Indeed, it was considered to be of no concern to women, who didn’t have the right to vote in the United States until fifty-five years after the abolition of slavery. What’s more, no one was forcing anyone else to purchase slaves. If you didn’t agree with slavery, then the answer was the same as not having an abortion. Simply don’t purchase one!

2.     The Priority of Human Autonomy

For the woman who is pro-choice, the baby is merely an appendage within her own body, whereas for the man who was pro-slavery, it was that the negro was the material possession of his master, and therefore, his own private property. Note how both of these issues, though, are framed as being fundamentally personal decisions—underpinned with a latent racism and sexism—that no other individual has the right to speak into. As Jesse Jackson, the African-American civil rights leader once argued:

If one accepts the position that life is private, and therefore you have the right to do with it as you please, one must also accept the conclusion of that logic. That was the premise of slavery. You could not protest the existence or treatment of slaves on the plantation because that was private and therefore outside your right to be concerned.

3.   It’s all about ‘Health Care’

This argument is more than a little disingenuous because even some feminists are now openly acknowledging that terminating a pregnancy is a conscious act of killing. But one of the main reasons for retaining the practice of slavery was because it was also seen as actually being in the slave’s own best interests! For example, in 1850 George Fitzhugh wrote a popular essay titled, The Universal Law of Slavery, argued:

We would remind those who deprecate and sympathize with negro slavery, that his slavery here relieves him from a far crueller slavery in Africa, or from idolatry and cannibalism, and every brutal vice and crime that can disgrace humanity; and that it…protects, supports and civilizes him; that it governs him far better than free labourers at the North are governed…Our negroes are not only better off as to physical comfort than free labourers, but their moral condition is better.

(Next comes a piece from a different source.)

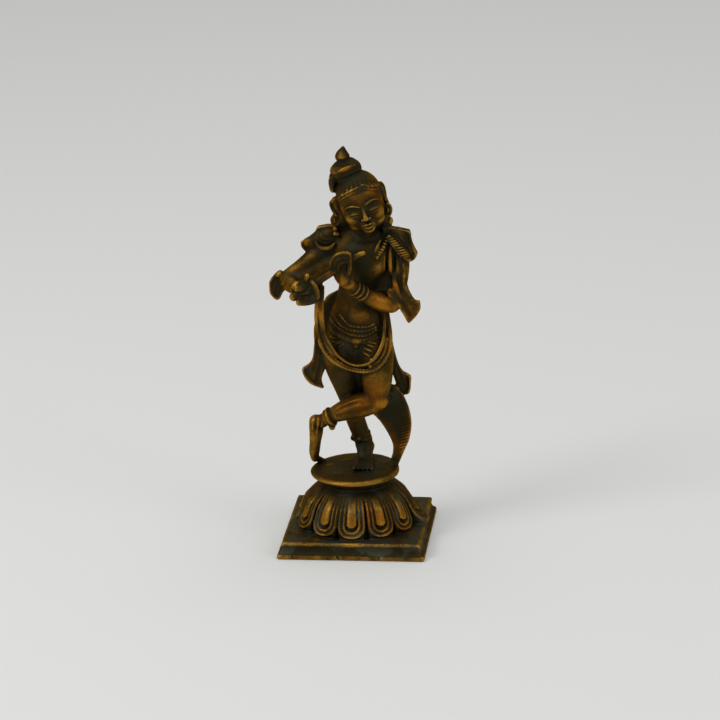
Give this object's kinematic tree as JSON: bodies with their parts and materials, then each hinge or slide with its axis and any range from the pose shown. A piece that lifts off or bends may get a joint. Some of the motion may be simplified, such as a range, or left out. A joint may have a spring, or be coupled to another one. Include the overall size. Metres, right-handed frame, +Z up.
{
  "type": "flute player figurine",
  "caption": "Small cast figure of a flute player, one leg crossed before the other, standing on a round disc over a lotus-petal bell and a stepped square base",
  "frame": {"origin": "centre of the plinth's underside, where it stands", "axes": "+Z up, -Y the front that the figure faces, +X to the right as seen from the front"},
  "size_m": [0.0681, 0.064, 0.1758],
  "materials": {
    "figure": "dark brown patina, rubbed to warm gold on raised places",
    "lotus_plinth": "dark brown patina, rubbed to warm gold on petal bosses and edges"
  },
  "bodies": {
    "root": {"figure": "figure", "lotus_plinth": "lotus_plinth"}
  },
  "joints": []
}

4.   Securing Greater Personal Freedoms

The benefit of having an abortion is often promoted to women as giving them the opportunity to complete a tertiary degree and hence, to have enjoy a more lucrative career. But almost exactly the same argument was used for maintaining the practice of slavery in western society. What’s more, there was a tremendous fear that the abolition of slavery would result in widespread unemployment and economic chaos.

And so, just as abortionists believe that it is better for the child to be put to death before they’re born rather than raised in an unsuitable social environment, so too it was argued that it was better for negroes to be slaves rather than left to themselves.

5.   A ‘Fetus’ and a ‘Slave’ are Non-Persons

This strategy of dehumanisation was established within slavery via The Dred Scott legal decision, which ruled that negroes were not actually American citizens. Whereas when it comes to abortion, the developing child is routinely referred to as a ‘fetus’, and never as a ‘baby’, let alone as a person.

This was because many people believed in some form of social evolution where whites were more developed racially. Indeed, it’s not without significance that Charles Darwin’s magnum opus, The Origin of the Species by Means of Natural Selection (1850) carried the subtitle, “Or the preservation of favoured races in the struggle for life”.

Clearly, the scientific zeitgeist of the age was inherently racist, and this over-flowed into how people thought not just about slavery, but also into the eugenics of family planning. As the founder of planned parenthood, Margaret Sanger, once wrote:

It is said that the aboriginal Australian, the lowest known species of the human family, just a step higher than the chimpanzee in brain development, has so little sexual control that police authority alone prevents him from obtaining sexual satisfaction on the streets.

The Democratic Support of Slavery and Abortion

It’s not without significance that historically, the greatest supporters of abortion and slavery have been the democratic party in America. Historically, the current US President, Joe Biden, not only supported segregationists, but actively supported their cause. And when it comes to championing abortion, Biden recently said:

Let me be very clear and unambiguous. The only way we can secure a woman’s right to choose—and the balance that existed—is for Congress to restore the protections of Roe vs.           Wade as federal law. No executive action from the President can do that.

And if Congress, as it appears, lacks the votes to do that now, voters need to make their voices heard. This Fall you must elect more senators and representatives who will codify into law a woman’s right to choose into Federal law…

This Fall Roe is on the ballot. Personal freedoms are on the ballot. The right to privacy, liberty and equality. They’re all on the ballot.

Until then I will do all in my power to protect a women’s rights in states who will face the consequences of today’s decision.

Clearly, nothing has changed. And the arguments for retaining slavery and abortion have more in common with each other than most people think. But as Dr. Alveda King—the niece of Martin Luther King, Jr—once said:

Slavery is wrong… [and] that baby—and I know this first-hand—is a slave in the womb of his or her mother.